**What is needed:** Repeat the listing in full, word for word.

**Input material:**

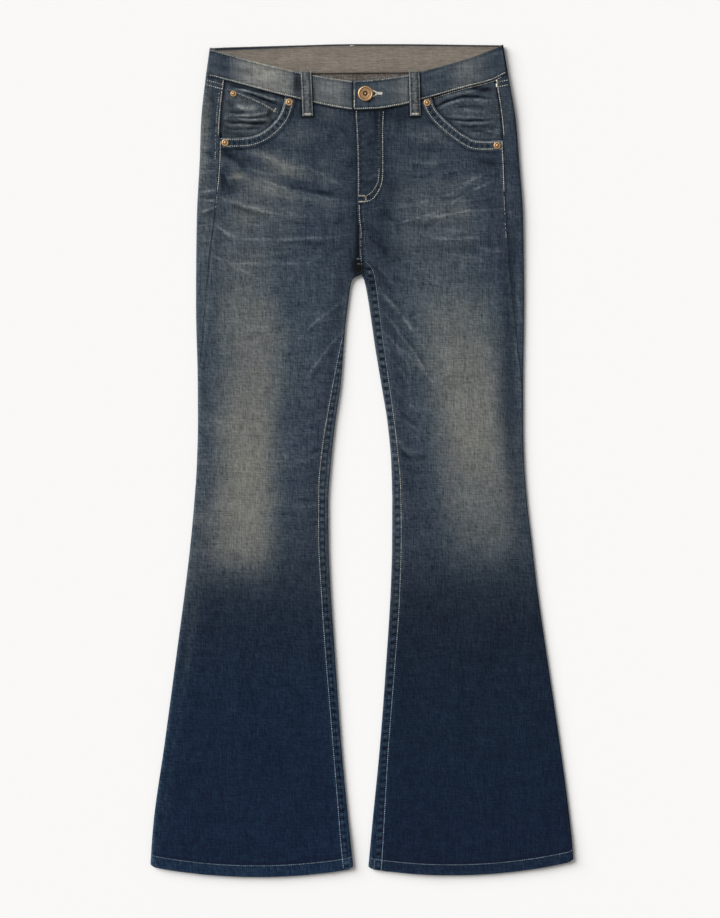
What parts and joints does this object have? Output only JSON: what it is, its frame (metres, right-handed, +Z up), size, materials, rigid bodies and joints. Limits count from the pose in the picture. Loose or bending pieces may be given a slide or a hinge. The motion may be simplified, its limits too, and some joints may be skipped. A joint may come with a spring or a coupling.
{
  "type": "flared jeans",
  "caption": "Pair of flared denim jeans laid flat on their back, with a curved waistband, scooped front pockets, a coin pocket, belt loops and a tack button",
  "frame": {"origin": "middle of the outline, on the surface that the jeans lie on", "axes": "+X to the wearer's left, +Y from the hems to the waist, +Z up out of the front"},
  "size_m": [0.5712, 1.1232, 0.013],
  "materials": {
    "denim": "indigo twill, washed pale down the thighs",
    "denim_inside": "wrong side of the denim, taupe",
    "copper": "aged copper plate"
  },
  "bodies": {
    "root": {"front_panel_right": "denim", "front_panel_left": "denim", "back_panel_right": "denim", "back_panel_left": "denim", "back_yoke_right": "denim", "back_yoke_left": "denim", "hem_turn_right": "denim", "hem_turn_left": "denim", "pocket_facing_right": "denim", "pocket_facing_left": "denim", "coin_pocket": "denim", "waistband": "denim", "belt_loop_front_right": "denim", "belt_loop_front_left": "denim", "belt_loop_back_right": "denim", "belt_loop_back_centre": "denim", "belt_loop_back_left": "denim", "waistband_facing": "denim_inside", "button": "copper", "rivet_pocket_right_upper": "copper", "rivet_pocket_right_lower": "copper", "rivet_coin": "copper", "rivet_pocket_left_upper": "copper", "rivet_pocket_left_lower": "copper"}
  },
  "joints": []
}
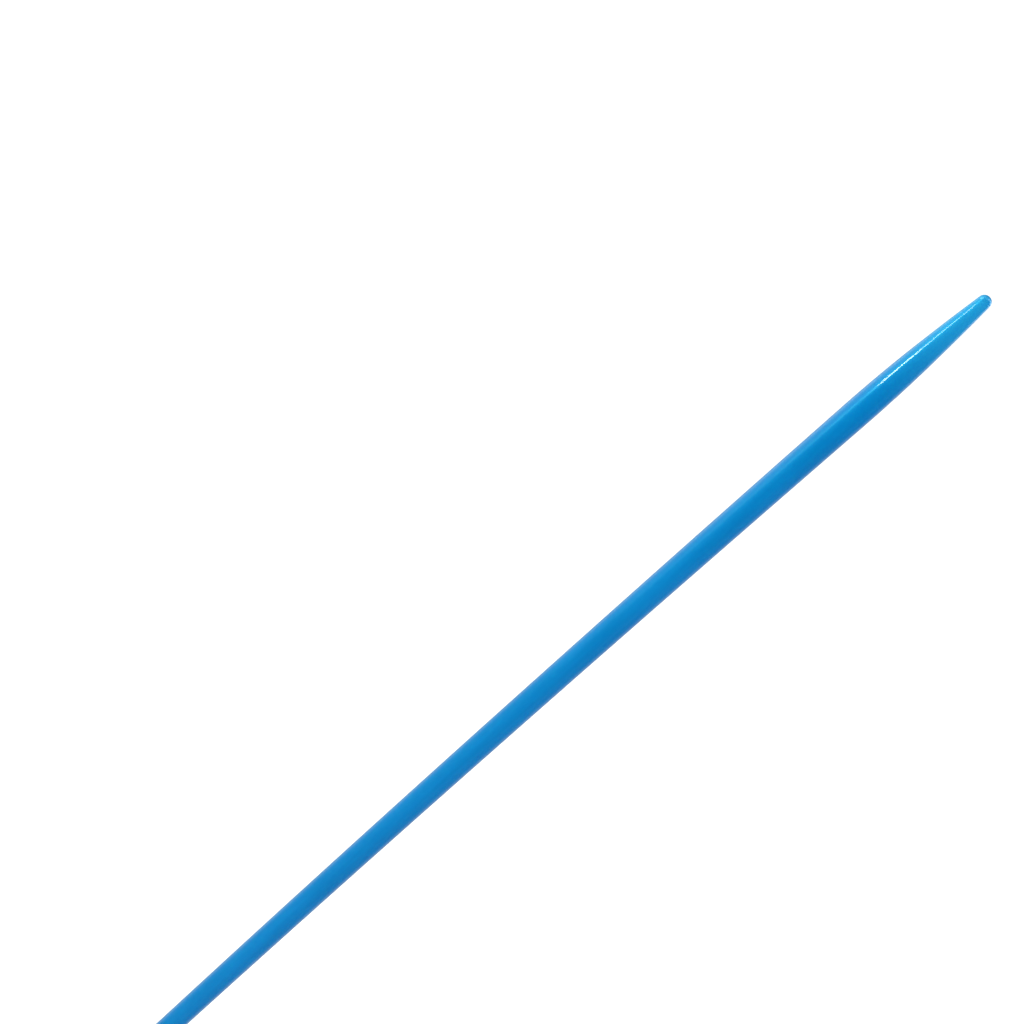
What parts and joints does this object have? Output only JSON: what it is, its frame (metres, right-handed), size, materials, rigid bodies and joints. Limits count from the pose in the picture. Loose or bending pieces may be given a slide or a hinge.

**Task solution:**
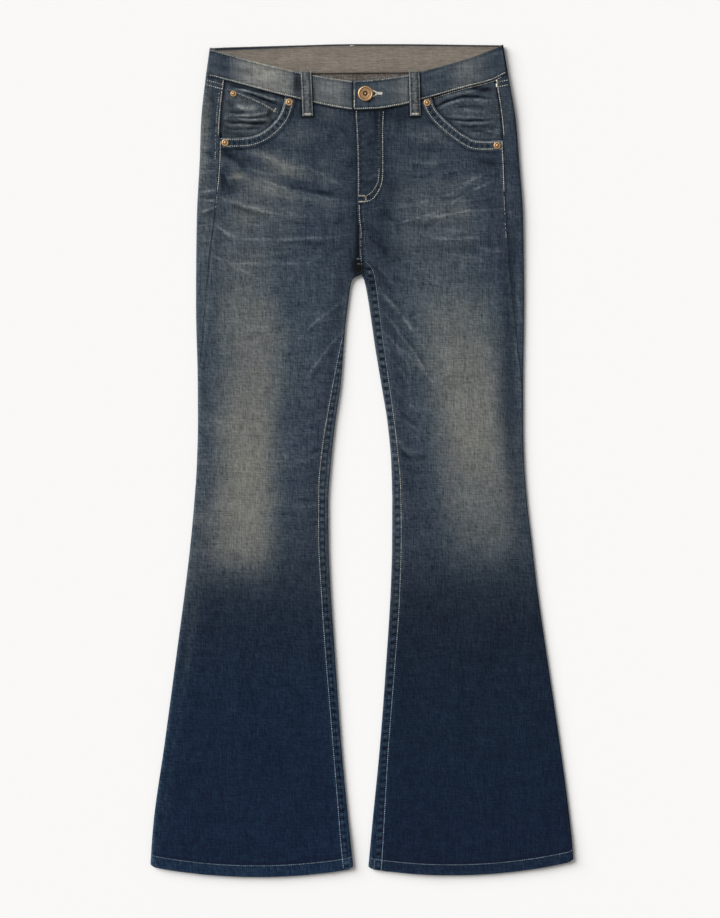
What parts and joints does this object have? Output only JSON: what it is, its frame (metres, right-handed, +Z up), size, materials, rigid bodies and joints. Limits count from the pose in the picture. Loose or bending pieces may be given a slide or a hinge. The motion may be simplified, its limits too, and some joints may be skipped. A joint may come with a spring or a coupling.
{
  "type": "flared jeans",
  "caption": "Pair of flared denim jeans laid flat on their back, with a curved waistband, scooped front pockets, a coin pocket, belt loops and a tack button",
  "frame": {"origin": "middle of the outline, on the surface that the jeans lie on", "axes": "+X to the wearer's left, +Y from the hems to the waist, +Z up out of the front"},
  "size_m": [0.5712, 1.1232, 0.013],
  "materials": {
    "denim": "indigo twill, washed pale down the thighs",
    "denim_inside": "wrong side of the denim, taupe",
    "copper": "aged copper plate"
  },
  "bodies": {
    "root": {"front_panel_right": "denim", "front_panel_left": "denim", "back_panel_right": "denim", "back_panel_left": "denim", "back_yoke_right": "denim", "back_yoke_left": "denim", "hem_turn_right": "denim", "hem_turn_left": "denim", "pocket_facing_right": "denim", "pocket_facing_left": "denim", "coin_pocket": "denim", "waistband": "denim", "belt_loop_front_right": "denim", "belt_loop_front_left": "denim", "belt_loop_back_right": "denim", "belt_loop_back_centre": "denim", "belt_loop_back_left": "denim", "waistband_facing": "denim_inside", "button": "copper", "rivet_pocket_right_upper": "copper", "rivet_pocket_right_lower": "copper", "rivet_coin": "copper", "rivet_pocket_left_upper": "copper", "rivet_pocket_left_lower": "copper"}
  },
  "joints": []
}
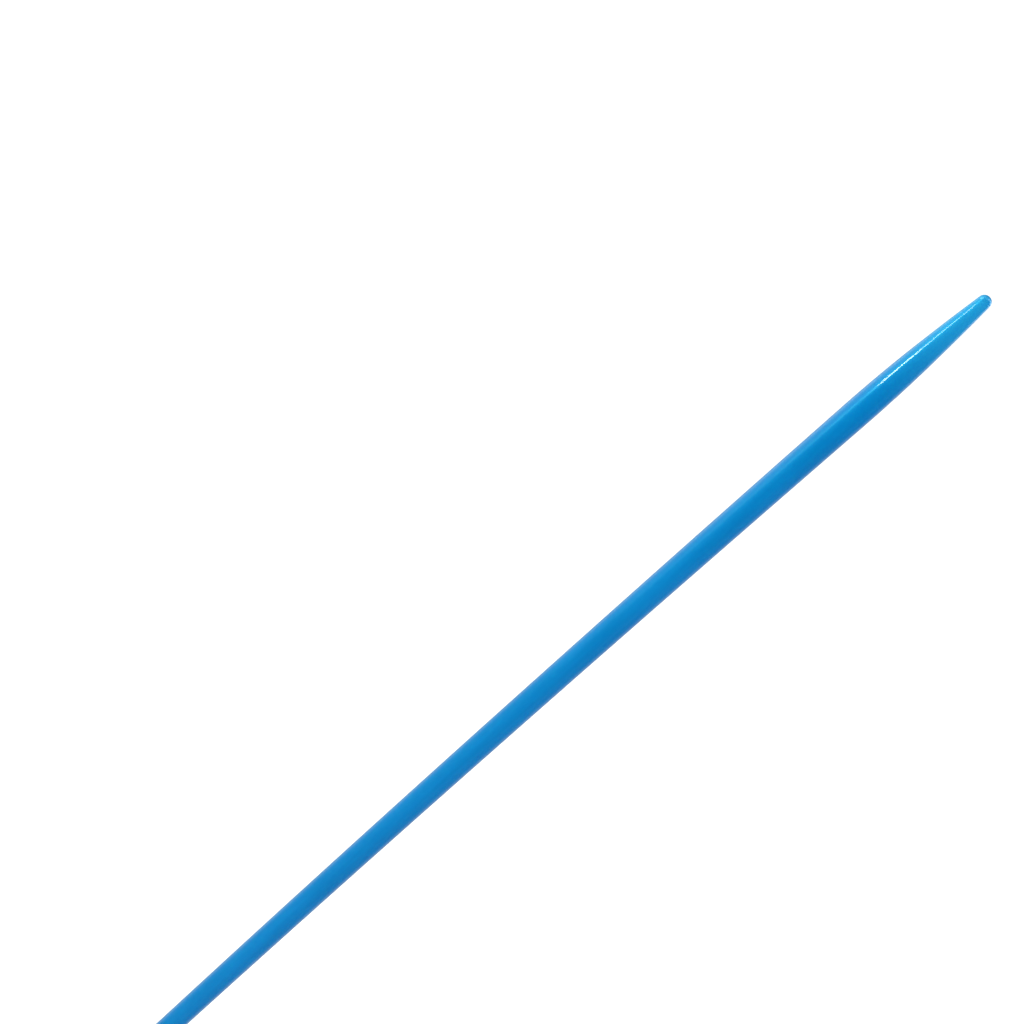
What parts and joints does this object have? Output only JSON: what it is, its frame (metres, right-handed), size, materials, rigid bodies and joints. Limits count from the pose in the picture. Loose or bending pieces may be given a slide or a hinge.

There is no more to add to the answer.